How to Hire a Broker

If you want to trade or invest in securities, you will need a broker or brokerage firm. A broker might be an individual, a boutique firm or an arm of an investment bank. Brokers manage your brokerage (securities trading) account, ensure your trading will comply with certain SEC regulations, and may provide liquidity (market making), investment advice and market research to clients.
How do you know if you are getting your money’s worth from your broker? Well firstly, you should have done your homework before you hired her. If you didn’t, it’s not too late. Do that research now.

Before You Hire Your Broker

Understand if you are hiring a broker-dealer, financial/investment advisor or both. An investment advisor has a fiduciary duty to you, the client, meaning he must provide investment recommendations that are in your best interest. In contrast, the role of a broker-dealer is to buy and sell investment securities such as stocks, bonds, mutual funds, etc, at the behest of their customers (as a broker), and for their own investment accounts (as a dealer). A broker’s recommendations to her client must be appropriate, for example stock picks, risk management and portfolio composition based on the clients’ investment objectives. However she does not have to act in his client’s best interest, per the current regulations. Why wouldn’t a broker act in your best interest? One reason is the structure of the broker’s compensation. Some brokers are paid (wholly or partially) by commissions, which can distort their investment advice. This creates an incentive to advise clients to trade more often than might be necessary (churning). Secondly, many brokerage firms are both brokers and dealers (broker-dealers), which is known as dual capacity. The broker’s duty is to ensure that she gets your transaction order delivered at the best price possible. However, broker-dealers do not only transact trades on behalf of clients but are also themselves principals investing and putting their own money at risk.

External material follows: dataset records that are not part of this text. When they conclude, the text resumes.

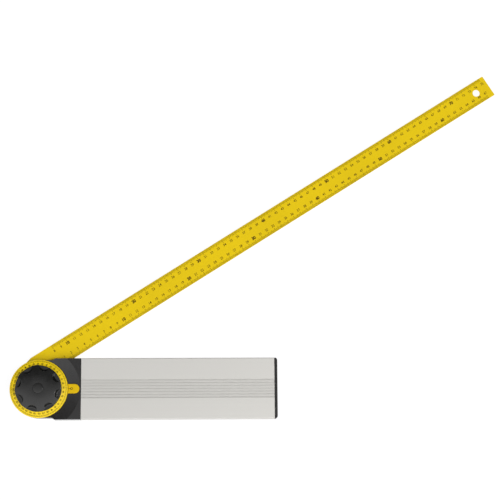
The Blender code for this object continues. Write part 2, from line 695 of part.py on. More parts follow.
def dial(pivot):
    edge = DIAL_EDGE_ROUND
    rim = arc((DIAL_RADIUS - edge, DIAL_TOP - DIAL_FALL - edge), edge, 80, 0, 5)
    profile = [
        (BOLT_BORE + GAP, DIAL_WEB_TOP),
        (DIAL_LIP_INNER, DIAL_WEB_TOP),
        (DIAL_LIP_INNER, DIAL_TOP + DIAL_LIP_HEIGHT / 2),
        ((DIAL_LIP_INNER + DIAL_LIP_OUTER) / 2, DIAL_TOP + DIAL_LIP_HEIGHT),
        (DIAL_LIP_OUTER, DIAL_TOP),
        *rim,
        (DIAL_RADIUS, DIAL_BOTTOM),
        (BOLT_BORE + GAP, DIAL_BOTTOM),
    ]
    made = add("dial_ring", turned("dial_ring", profile, steps=DIAL_STEPS), "yellow_plastic", pivot)
    head_top = DIAL_WEB_TOP - DIAL_SCREW_INSET
    head_bottom = head_top - DIAL_SCREW_HEAD
    for i, (x, y) in enumerate(spread(3, DIAL_SCREW_CIRCLE), 1):
        place = (-x, -y)
        drill(made, SCREW_HOLE, DISH_FLOOR, STOCK_THICKNESS + GAP, place)
        drill(made, SCREW_HEAD_RADIUS + GAP, head_bottom - GAP, KNOB_BOTTOM, place)
        name = f"dial_screw_{i}"
        profile = [
            (0, head_top),
            (SCREW_HEAD_RADIUS, head_top),
            (SCREW_HEAD_RADIUS, head_bottom),
            (SCREW_RADIUS, head_bottom),
            (SCREW_RADIUS, FLANGE_TOP + 2 * GAP),
            (0, FLANGE_TOP + 2 * GAP),
        ]
        mesh = turned(name, profile, steps=SMALL_STEPS)
        mesh.transform(Matrix.Translation((*place, 0)))
        screw = add(name, mesh, "zinc_steel", pivot)
        drill(screw, SOCKET_RADIUS, head_top - DIAL_SCREW_SOCKET, head_top + GAP, place, segments=HEX)


# The knob and what is in it


def knob(axis):
    cap_floor = KNOB_CAP_BOTTOM - GAP
    insert_room = INSERT_TOP + GAP
    profile = [
        (0, cap_floor),
        (KNOB_CAP_RADIUS + GAP, cap_floor),
        (KNOB_CAP_RADIUS + GAP, KNOB_TOP),
        *[(radius, KNOB_TOP - drop) for radius, drop in KNOB_CROWN],
        (KNOB_FOOT_RADIUS, KNOB_BOTTOM),
        (KNOB_ROOM_RADIUS, KNOB_BOTTOM),
        (KNOB_ROOM_RADIUS, KNOB_ROOM_EDGE_TOP),
        (KNOB_ROOM_SHOULDER, KNOB_ROOM_SHOULDER_TOP),
        (KNOB_ROOM_SHOULDER, KNOB_ROOM_TOP),
        (KNOB_HUB_RADIUS, KNOB_ROOM_TOP),
        (KNOB_HUB_RADIUS, WASHER_TOP + GAP),
        (INSERT_RADIUS + GAP, WASHER_TOP + GAP),
        (INSERT_RADIUS + GAP, insert_room),
        (0, insert_room),
    ]
    made = add("knob", turned("knob", profile), "knob_plastic", axis)
    for i in range(SCALLOP_COUNT):
        angle = SCALLOP_PHASE + 2 * math.pi * i / SCALLOP_COUNT
        place = (SCALLOP_CIRCLE * math.cos(angle), SCALLOP_CIRCLE * math.sin(angle))
        scoop = rod_mesh(
            f"knob_scallop_{i}", SCALLOP_FLOOR, KNOB_TOP + GAP, place, SCALLOP_FLOOR_RADIUS, SCALLOP_TOP_RADIUS
        )
        combine(made, scoop)
    insert_bottom = WASHER_TOP + 1.3 * GAP
    flat_ring("knob_insert", BOLT_BORE, INSERT_RADIUS, insert_bottom, INSERT_TOP, "brass", axis)
    cap_top = KNOB_TOP + KNOB_CAP_RISE
    disc = [
        (0, cap_top),
        (KNOB_CAP_RADIUS - KNOB_CAP_CHAMFER, cap_top),
        (KNOB_CAP_RADIUS, cap_top - KNOB_CAP_CHAMFER),
        (KNOB_CAP_RADIUS, KNOB_CAP_BOTTOM),
        (0, KNOB_CAP_BOTTOM),
    ]
    add("knob_cap", turned("knob_cap", disc, steps=BOLT_STEPS), "knob_plastic", axis)


def main():
    clear_scene()
    stock()
    end_cap()
    back_shell()
    front_shell()
    index_tab()
    bolt()
    screws()
    flat_ring(
        "back_friction_ring",
        FRICTION_INNER,
        RECESS_RADIUS - GAP,
        RECESS_FLOOR + GAP,
        BLADE_BOTTOM - GAP,
        "friction_fibre",
    )
    glide_top = FLANGE_BOTTOM + GLIDE_HEIGHT
    flat_ring("front_glide_ring", GLIDE_INNER, GLIDE_OUTER, FLANGE_BOTTOM, glide_top, "white_nylon")
    pivot = empty("blade_pivot")
    pivot.rotation_euler.z = REST_ANGLE
    blade(pivot)
    hub(pivot)
    rivets(pivot)
    dial(pivot)
    flat_ring("thrust_washer", BOLT_BORE, WASHER_RADIUS, KNOB_BOTTOM, WASHER_TOP, "zinc_steel")
    knob(empty("knob_axis"))


main()
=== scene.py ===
import json
import math

import bmesh
import bpy
from mathutils import Matrix, Vector


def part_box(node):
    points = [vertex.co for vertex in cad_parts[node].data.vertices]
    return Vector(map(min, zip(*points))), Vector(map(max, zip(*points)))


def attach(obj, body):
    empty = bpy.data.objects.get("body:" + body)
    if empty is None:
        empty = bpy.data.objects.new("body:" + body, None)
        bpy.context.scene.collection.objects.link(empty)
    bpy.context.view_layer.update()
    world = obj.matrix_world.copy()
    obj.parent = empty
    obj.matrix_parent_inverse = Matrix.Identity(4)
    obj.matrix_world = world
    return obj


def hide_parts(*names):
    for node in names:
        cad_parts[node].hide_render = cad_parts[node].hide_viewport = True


# The looks of a folding protractor bevel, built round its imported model. Lengths are in metres.
# The pivot axis is Z through the origin, and the stock runs along +X.

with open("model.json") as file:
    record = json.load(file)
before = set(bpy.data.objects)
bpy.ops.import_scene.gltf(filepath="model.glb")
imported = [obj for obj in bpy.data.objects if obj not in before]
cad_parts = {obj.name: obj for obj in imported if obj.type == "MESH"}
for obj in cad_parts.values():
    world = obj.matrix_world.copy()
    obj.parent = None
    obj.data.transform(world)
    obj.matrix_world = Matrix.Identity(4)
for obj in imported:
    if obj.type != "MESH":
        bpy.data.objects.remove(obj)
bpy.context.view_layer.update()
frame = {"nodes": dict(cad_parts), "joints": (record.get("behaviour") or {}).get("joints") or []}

MM = 0.001

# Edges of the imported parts
STOCK_LOW, STOCK_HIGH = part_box("stock_profile")
DIAL_LOW, DIAL_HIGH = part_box("dial_ring")
TAB_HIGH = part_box("index_tab")[1]
KNOB_LOW, KNOB_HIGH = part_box("knob")
KNOB_CAP_LOW, KNOB_CAP_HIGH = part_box("knob_cap")
BLADE_LOW, BLADE_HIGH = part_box("blade")

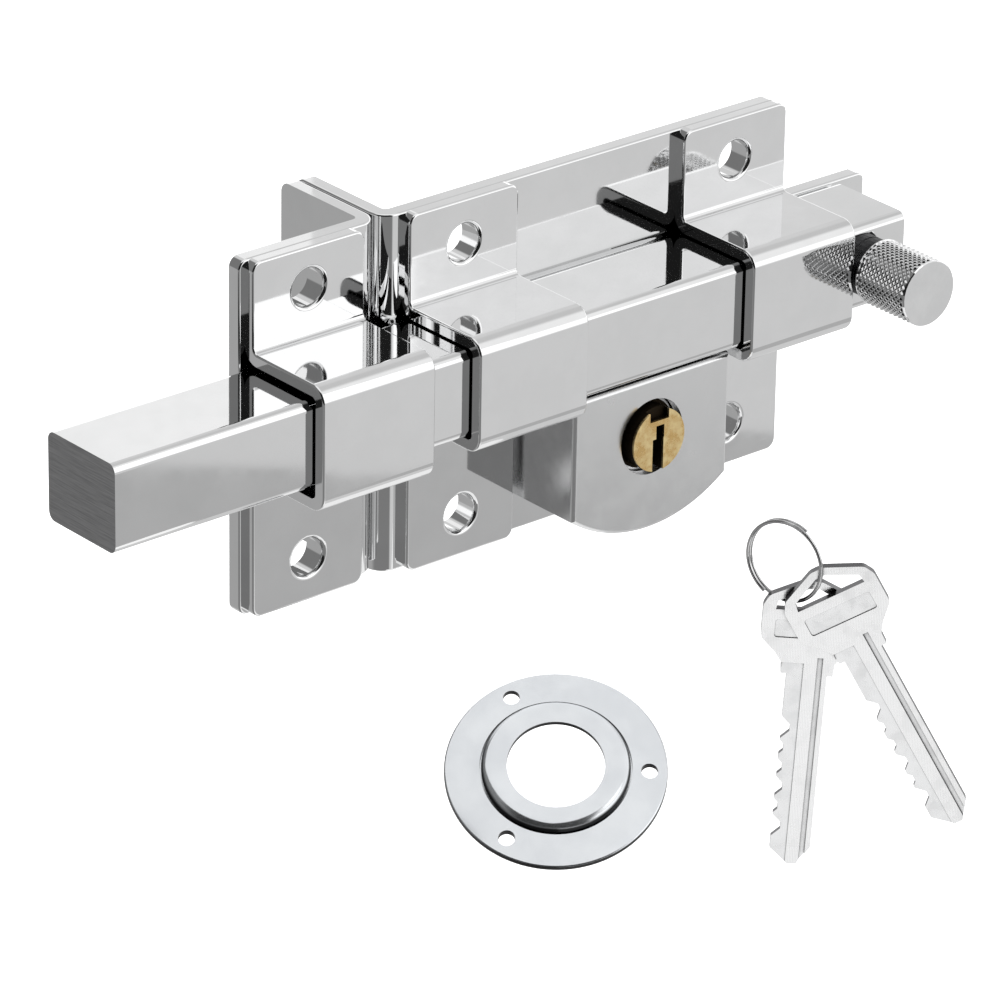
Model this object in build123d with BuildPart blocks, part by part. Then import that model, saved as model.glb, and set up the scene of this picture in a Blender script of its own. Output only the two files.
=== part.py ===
from build123d import *
from math import cos, pi, radians, sin
import os

# Keyed sliding-bar lock for a window or door leaf.
# X runs along the bar, +Y goes back into the leaf, +Z is up.
# The origin is the centre of the main plate's four screw holes, on the plate's back face.

os.makedirs("parts", exist_ok=True)

# ---- driving dimensions, in millimetres ----

# plates and straps
plate_t = 2.5
strap_t = 2.0
main_left = -44.1
main_right = 40.0
main_half_height = 31.2
strike_left = -72.7
strike_right = -44.5
strike_low = -30.0
leg_depth = 19.5
outer_bend = 3.5
inner_bend = 1.0
corner_r = 1.8
edge_roll = 0.4
tongue_end = 60.0

# bar and its travel
bar_z = 5.7
bar_height = 15.0
bar_depth = 17.0
bar_left = -109.9
bar_right = 53.1
bar_edge_r = 1.5
bar_gap = 0.4
bolt_travel = 66.0

# keepers: straps bent round the bar
keeper_w = 22.4
keeper_pitch = 57.6
strike_keeper_x = -60.3
keeper_room = 0.35
strike_room_above = 0.8
strike_room_below = 1.6
strap_bend = 3.0

# wood-screw holes
screw_hole_r = 3.2
main_hole_rise = 23.7
strike_hole_z = 0.9
strike_hole_rise = 23.3

# lock case
case_half_w = 16.6
case_top = -2.8
case_shoulder = -24.1
case_low = -29.7
case_front = 18.2
case_wall = 1.8
case_edge_r = 0.8

# cylinder
cyl_z = -13.2
plug_r = 6.0
plug_front = 20.0
nose_r = 5.45
nose_back = 16.4
plug_fit = 0.05
face_hole_r = 6.6
barrel_r = 8.6
barrel_front = 12.4
pin_r = 1.3
pin_pitch = 3.5
pin_count = 3
chamber_low = -25.8
keyway_top = 2.6
keyway_step = 0.3

# locking dog and its cam
dog_travel = 3.9
dog_back = 12.9
dog_front = 16.0
cam_back = 13.0
cam_front = 15.9
cam_base_r = 6.5
cam_fall = radians(60)
dog_top = -2.6

# knob
knob_x = 45.15
shoulder_r = 5.0
shoulder_len = 3.0
knob_r = 5.7
knob_len = 11.7

# rosette, laid out below the lock with its face tilted up
rosette_centre = (-18.9, -18.0, -68.6)
rosette_turn = radians(41.4)
rosette_lean = radians(57.5)
flange_r = 18.4
flange_rim_t = 0.9
flange_t = 1.5
flange_inner_r = 12.6
ring_groove_r = 13.3
ring_foot_r = 12.95
collar_r = 12.3
opening_r = 8.1
rosette_screw_circle = 15.4
rosette_screw_r = 1.4

# split ring, hung below the lock
ring_centre = (43.9, -4.0, -53.9)
ring_r = 7.3
ring_wire_r = 0.35
ring_turn = radians(75)
ring_turns = 1.5
ring_end_rise = radians(60)

# keys: thickness, blade height and the layout of the cuts
key_turn = radians(40.3)
key_t = 1.6
blade_h = 7.0
blade_end = -36.6
first_cut = 10.4
cut_pitch = 3.8
bitting_depths = (1.5, 0.7, 0.8, 1.2, 0.7, 1.5)

# ---- values that follow ----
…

So before you sign with any broker you should ask:

  • Where does your fiduciary responsibility lie?
  • Do you invest as a principal as well?
  • What are your potential conflicts of interest?
  • How are you compensated? On commission?
  • What are the total fees or commissions I will be paying? And how are they calculated?
  • Do you give discounts on trades and commissions and how do I qualify?
  • Do you make a market on your recommended stock?

A ‘yes’ answer to the second question is not necessarily a negative. Large broker-dealers can command significant liquidity. In instances where the broker may find difficulty in filling a client order, broker-dealer firms can take the other side of the transaction and provide liquidity for their clients. This known as market-making.
Finally, you should of course confirm that your broker is registered by the SEC or with FINRA or a state agency. Brokers must hold Series 63 and Series 7 qualifications to trade securities in the US. Your broker should be able to quickly and confidently answer the following questions:

  • What professional licenses do you hold?
  • Which regulator are you registered with?

Review their history with the regulatory authorities; any past or current investigations are red flags.

Working with Your Broker to Make Your Money Work Harder

Information is a broker’s most valuable offering to you. Any broker can put in a buy or sell order. Great brokers have deep market experience, unique market insights and, most importantly, will work diligently on your behalf.
How can you make sure your broker is giving you quality and timely information? Make sure to ask her the following questions:

  • What level of study do you do for each recommendation?
  • How many research sources do you use? What are they?
  • Explain the rationale behind the principal positions of the brokerage (if she is a broker-dealer) or behind her recommendations for your portfolio.

Your broker should walk you through her research process. She should use at least three sources of information. And she should be willing and able to clearly explain her positions. Don’t be fooled by a condescending attitude implying that the financial strategy is to complex for the layman. She will be investing your money and regardless of the complexity of the instrument, she should be able to explain i) the degree of risk ii) the intended timeline of the investment iii) how the investment is supposed to make money and iv)why it is appropriate for your portfolio. If your broker is unwilling or unable to discuss these items, find another broker.
Other questions should evaluate your broker’s experience in the market, such as:

  • What are the trends in the market?
  • What are larger investors (pension funds, Warren Buffet) doing and why?
  • Describe your past experience with this security.
  • How many years have you been a broker?
  • How many clients do you work with?

A good answer to the last question will expound on the broker’s years trading in the security as well as the forces driving that particular market.
The ideal broker will give you as much concise and relevant information as possible. She will be responsive to your needs, understand your portfolio and investment goals, be aware of the appropriate risk tolerance of your portfolio and have aligned compensation incentives. Asking some basic questions can help ensure that your broker has the listed qualities. A good broker will address these questions transparently and without becoming defensive.